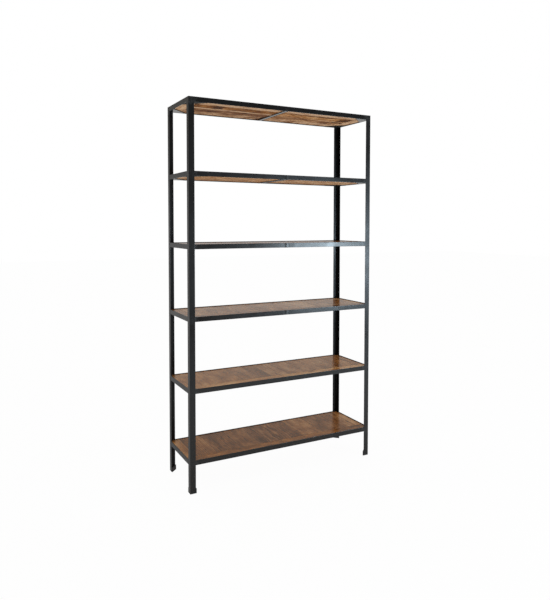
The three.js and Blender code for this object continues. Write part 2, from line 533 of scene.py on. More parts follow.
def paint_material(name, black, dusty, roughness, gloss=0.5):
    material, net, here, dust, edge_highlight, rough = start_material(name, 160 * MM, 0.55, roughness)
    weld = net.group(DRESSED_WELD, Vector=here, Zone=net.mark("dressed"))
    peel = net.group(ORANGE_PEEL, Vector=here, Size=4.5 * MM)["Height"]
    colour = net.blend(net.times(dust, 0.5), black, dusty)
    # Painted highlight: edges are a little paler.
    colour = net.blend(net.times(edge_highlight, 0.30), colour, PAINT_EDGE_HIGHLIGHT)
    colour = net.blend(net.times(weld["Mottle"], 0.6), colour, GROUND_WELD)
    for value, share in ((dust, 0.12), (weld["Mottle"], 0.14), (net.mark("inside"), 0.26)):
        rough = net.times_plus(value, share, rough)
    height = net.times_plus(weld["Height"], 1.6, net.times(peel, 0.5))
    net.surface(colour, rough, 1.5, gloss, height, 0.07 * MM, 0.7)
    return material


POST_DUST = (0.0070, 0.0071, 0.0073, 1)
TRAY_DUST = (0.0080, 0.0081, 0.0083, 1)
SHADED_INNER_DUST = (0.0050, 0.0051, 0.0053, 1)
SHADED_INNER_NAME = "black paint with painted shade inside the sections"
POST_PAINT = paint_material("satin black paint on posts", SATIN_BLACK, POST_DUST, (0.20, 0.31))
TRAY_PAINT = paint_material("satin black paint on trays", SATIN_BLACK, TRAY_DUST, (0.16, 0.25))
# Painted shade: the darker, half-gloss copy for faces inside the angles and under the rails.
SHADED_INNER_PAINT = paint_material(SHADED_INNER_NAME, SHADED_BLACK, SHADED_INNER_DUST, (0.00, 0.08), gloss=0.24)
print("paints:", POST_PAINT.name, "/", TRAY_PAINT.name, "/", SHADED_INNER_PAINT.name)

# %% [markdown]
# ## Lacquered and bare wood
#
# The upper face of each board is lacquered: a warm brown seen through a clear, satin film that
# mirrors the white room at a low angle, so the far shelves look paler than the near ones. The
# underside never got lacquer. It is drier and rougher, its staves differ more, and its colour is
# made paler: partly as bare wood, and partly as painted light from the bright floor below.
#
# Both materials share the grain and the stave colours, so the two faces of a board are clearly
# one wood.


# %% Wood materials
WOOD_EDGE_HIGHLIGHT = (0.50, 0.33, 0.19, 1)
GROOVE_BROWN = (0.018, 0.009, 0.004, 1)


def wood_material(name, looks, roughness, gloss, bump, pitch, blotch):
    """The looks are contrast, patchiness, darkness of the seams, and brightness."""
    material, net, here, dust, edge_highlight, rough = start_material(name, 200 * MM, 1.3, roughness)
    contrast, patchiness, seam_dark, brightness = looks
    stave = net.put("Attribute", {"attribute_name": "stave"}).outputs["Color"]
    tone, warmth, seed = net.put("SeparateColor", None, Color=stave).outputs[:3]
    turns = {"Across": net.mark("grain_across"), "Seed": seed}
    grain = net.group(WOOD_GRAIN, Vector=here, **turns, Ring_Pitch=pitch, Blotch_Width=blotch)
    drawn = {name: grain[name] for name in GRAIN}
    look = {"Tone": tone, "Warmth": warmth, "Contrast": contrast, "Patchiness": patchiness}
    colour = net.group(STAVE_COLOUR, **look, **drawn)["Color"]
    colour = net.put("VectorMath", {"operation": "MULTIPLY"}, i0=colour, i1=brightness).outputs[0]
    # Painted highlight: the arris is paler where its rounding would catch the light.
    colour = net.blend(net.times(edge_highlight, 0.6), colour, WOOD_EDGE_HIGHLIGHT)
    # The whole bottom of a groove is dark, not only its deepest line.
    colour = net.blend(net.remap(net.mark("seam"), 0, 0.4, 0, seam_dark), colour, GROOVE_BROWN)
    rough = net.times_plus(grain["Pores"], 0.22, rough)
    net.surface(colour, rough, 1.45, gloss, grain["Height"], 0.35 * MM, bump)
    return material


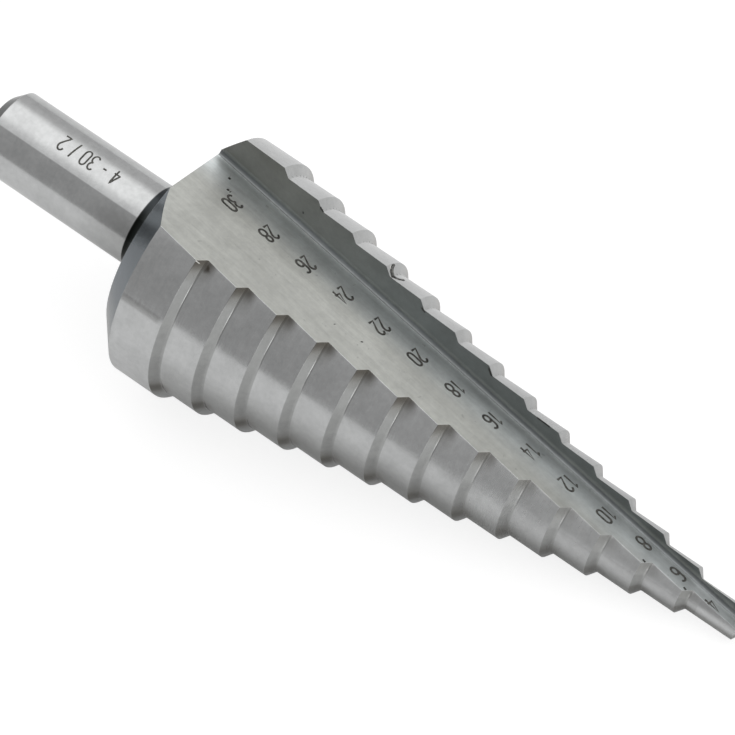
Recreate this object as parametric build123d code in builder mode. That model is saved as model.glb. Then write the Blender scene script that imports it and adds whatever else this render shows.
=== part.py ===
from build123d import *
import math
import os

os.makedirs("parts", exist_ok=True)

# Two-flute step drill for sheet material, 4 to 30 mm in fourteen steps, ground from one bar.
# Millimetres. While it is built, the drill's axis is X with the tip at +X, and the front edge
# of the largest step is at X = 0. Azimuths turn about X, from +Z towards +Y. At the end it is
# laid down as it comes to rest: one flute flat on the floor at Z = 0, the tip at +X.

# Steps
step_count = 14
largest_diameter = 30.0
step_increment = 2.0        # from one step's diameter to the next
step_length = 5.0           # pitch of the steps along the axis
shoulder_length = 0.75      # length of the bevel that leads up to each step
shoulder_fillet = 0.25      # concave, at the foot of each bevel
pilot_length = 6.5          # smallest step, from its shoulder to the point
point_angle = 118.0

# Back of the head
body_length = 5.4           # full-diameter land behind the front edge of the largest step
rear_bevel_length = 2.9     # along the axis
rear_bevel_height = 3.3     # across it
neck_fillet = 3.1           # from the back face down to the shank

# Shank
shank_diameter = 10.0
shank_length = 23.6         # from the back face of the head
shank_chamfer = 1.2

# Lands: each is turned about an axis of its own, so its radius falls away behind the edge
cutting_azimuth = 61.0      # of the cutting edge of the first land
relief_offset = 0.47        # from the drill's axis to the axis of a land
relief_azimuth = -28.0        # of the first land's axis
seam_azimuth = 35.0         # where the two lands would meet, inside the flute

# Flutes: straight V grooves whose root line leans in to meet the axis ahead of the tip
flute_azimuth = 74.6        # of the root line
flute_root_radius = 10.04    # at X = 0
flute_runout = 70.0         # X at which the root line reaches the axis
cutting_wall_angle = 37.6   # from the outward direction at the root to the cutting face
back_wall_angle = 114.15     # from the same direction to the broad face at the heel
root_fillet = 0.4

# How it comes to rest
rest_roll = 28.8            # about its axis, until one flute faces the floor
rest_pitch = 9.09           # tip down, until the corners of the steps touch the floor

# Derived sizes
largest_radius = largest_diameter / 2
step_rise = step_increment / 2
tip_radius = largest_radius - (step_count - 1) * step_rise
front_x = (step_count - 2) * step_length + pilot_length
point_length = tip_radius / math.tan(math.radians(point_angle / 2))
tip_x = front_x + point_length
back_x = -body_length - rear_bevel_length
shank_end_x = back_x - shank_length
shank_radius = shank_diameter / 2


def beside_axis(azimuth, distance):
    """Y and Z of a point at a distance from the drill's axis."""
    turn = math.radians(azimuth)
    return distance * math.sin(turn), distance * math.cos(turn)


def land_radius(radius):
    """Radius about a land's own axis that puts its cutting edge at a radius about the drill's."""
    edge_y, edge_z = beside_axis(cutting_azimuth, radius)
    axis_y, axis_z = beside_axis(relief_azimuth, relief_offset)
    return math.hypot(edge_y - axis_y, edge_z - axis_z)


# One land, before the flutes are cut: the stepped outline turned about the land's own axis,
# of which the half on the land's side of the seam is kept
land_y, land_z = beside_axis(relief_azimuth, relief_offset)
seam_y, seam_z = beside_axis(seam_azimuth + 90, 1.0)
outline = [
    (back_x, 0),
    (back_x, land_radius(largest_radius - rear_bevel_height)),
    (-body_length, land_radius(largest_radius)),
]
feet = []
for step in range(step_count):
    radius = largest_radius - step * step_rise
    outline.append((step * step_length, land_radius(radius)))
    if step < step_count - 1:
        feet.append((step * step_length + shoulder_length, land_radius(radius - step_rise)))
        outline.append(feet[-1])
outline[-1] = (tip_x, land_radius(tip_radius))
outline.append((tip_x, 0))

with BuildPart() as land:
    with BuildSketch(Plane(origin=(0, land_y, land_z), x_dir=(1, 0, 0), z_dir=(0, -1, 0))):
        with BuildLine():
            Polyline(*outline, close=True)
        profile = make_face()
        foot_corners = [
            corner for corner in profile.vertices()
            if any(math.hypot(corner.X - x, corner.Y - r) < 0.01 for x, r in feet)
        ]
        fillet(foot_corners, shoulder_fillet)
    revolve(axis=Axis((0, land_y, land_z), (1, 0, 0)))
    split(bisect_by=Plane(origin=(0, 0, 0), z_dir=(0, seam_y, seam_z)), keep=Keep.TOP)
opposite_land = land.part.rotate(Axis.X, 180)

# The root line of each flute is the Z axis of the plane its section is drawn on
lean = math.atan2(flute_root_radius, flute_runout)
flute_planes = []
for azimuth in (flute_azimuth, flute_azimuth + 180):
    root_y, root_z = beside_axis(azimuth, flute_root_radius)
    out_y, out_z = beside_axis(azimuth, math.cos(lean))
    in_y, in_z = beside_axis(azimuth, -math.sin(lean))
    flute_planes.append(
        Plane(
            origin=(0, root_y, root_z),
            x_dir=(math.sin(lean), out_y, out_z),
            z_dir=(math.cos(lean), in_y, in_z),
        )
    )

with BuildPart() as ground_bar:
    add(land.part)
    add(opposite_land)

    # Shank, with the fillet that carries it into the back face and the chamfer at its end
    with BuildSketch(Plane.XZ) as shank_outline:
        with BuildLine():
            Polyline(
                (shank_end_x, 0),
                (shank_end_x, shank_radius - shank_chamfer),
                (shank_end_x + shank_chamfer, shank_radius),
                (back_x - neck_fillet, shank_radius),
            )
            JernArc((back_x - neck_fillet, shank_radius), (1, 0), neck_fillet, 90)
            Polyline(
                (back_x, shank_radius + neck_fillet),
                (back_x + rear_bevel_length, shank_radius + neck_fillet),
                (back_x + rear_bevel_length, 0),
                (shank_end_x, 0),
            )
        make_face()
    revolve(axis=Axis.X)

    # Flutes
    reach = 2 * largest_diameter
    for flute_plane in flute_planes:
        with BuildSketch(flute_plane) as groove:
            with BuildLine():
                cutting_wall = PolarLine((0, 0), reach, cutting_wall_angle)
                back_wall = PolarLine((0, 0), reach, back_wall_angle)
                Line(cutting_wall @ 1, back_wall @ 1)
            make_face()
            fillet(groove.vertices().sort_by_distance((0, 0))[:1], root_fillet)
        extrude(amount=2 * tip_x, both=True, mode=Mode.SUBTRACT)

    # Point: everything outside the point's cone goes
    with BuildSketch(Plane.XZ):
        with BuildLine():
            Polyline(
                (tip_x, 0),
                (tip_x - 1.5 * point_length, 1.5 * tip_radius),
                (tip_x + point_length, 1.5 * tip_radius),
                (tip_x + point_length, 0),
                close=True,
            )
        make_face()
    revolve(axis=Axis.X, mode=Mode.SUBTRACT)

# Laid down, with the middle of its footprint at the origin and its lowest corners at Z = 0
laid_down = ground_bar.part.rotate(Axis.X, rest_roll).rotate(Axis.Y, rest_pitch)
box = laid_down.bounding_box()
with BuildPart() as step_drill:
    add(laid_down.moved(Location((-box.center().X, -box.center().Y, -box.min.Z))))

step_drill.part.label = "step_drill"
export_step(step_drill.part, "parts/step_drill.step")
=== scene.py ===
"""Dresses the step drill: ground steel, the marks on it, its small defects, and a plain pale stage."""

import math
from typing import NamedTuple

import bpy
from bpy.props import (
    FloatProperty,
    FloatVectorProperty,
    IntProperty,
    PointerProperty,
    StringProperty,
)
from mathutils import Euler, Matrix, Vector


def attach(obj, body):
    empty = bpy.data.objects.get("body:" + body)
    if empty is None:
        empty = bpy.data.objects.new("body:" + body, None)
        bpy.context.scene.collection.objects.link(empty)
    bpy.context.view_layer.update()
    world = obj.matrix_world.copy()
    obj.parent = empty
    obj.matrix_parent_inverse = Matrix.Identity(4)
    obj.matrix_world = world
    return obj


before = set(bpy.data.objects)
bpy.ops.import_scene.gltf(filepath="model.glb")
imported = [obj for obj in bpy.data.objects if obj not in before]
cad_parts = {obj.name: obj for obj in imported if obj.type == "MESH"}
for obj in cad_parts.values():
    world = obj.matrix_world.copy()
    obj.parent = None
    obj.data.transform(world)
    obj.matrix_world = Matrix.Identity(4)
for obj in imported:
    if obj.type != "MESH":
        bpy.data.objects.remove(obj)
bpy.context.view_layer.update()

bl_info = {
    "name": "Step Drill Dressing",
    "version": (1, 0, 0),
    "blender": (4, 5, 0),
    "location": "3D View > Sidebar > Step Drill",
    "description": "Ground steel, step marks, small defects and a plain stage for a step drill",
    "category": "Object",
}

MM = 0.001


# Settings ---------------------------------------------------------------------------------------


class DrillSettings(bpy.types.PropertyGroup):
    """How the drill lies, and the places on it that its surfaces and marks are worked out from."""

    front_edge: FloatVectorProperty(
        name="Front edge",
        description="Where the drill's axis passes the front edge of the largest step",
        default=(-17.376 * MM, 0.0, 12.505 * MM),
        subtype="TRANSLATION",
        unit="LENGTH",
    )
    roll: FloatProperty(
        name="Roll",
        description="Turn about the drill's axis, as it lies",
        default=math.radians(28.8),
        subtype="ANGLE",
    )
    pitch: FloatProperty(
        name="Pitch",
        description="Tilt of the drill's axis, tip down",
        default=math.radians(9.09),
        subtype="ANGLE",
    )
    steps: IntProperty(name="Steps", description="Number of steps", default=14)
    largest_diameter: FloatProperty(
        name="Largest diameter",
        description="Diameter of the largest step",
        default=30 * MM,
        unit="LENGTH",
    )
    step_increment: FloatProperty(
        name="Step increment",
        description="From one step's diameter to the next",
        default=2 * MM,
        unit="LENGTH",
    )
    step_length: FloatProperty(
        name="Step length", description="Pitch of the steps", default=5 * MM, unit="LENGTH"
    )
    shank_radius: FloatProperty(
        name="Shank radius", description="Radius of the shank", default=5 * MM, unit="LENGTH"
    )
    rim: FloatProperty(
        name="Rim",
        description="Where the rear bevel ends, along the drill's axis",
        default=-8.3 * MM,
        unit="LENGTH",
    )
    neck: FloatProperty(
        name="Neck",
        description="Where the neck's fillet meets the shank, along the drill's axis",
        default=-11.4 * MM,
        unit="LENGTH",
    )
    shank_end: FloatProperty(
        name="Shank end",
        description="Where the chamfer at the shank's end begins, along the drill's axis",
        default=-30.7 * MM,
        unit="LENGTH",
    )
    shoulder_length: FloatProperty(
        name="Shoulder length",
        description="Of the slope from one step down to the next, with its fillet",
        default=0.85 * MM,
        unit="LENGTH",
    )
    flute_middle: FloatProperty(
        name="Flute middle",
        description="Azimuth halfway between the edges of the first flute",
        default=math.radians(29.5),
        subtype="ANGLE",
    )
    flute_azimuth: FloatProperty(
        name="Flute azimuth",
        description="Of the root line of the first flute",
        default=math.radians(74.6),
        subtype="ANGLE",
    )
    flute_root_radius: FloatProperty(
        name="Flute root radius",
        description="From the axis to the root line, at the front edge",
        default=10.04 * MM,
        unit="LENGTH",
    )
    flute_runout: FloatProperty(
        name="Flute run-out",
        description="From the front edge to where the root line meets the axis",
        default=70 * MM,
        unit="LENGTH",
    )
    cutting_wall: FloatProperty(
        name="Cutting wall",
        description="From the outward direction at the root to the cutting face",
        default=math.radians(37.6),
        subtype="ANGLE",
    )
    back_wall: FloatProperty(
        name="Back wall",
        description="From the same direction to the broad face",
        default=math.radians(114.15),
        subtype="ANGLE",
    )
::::
Prompt | Within the listing above, the range opens at the line with "bpy.data.objects.remove(obj)" and closes at the line with "drill lies, and". Reproduce exactly the lines of that range, including both ends.

Complete response |
        bpy.data.objects.remove(obj)
bpy.context.view_layer.update()

bl_info = {
    "name": "Step Drill Dressing",
    "version": (1, 0, 0),
    "blender": (4, 5, 0),
    "location": "3D View > Sidebar > Step Drill",
    "description": "Ground steel, step marks, small defects and a plain stage for a step drill",
    "category": "Object",
}

MM = 0.001


# Settings ---------------------------------------------------------------------------------------


class DrillSettings(bpy.types.PropertyGroup):
    """How the drill lies, and the places on it that its surfaces and marks are worked out from."""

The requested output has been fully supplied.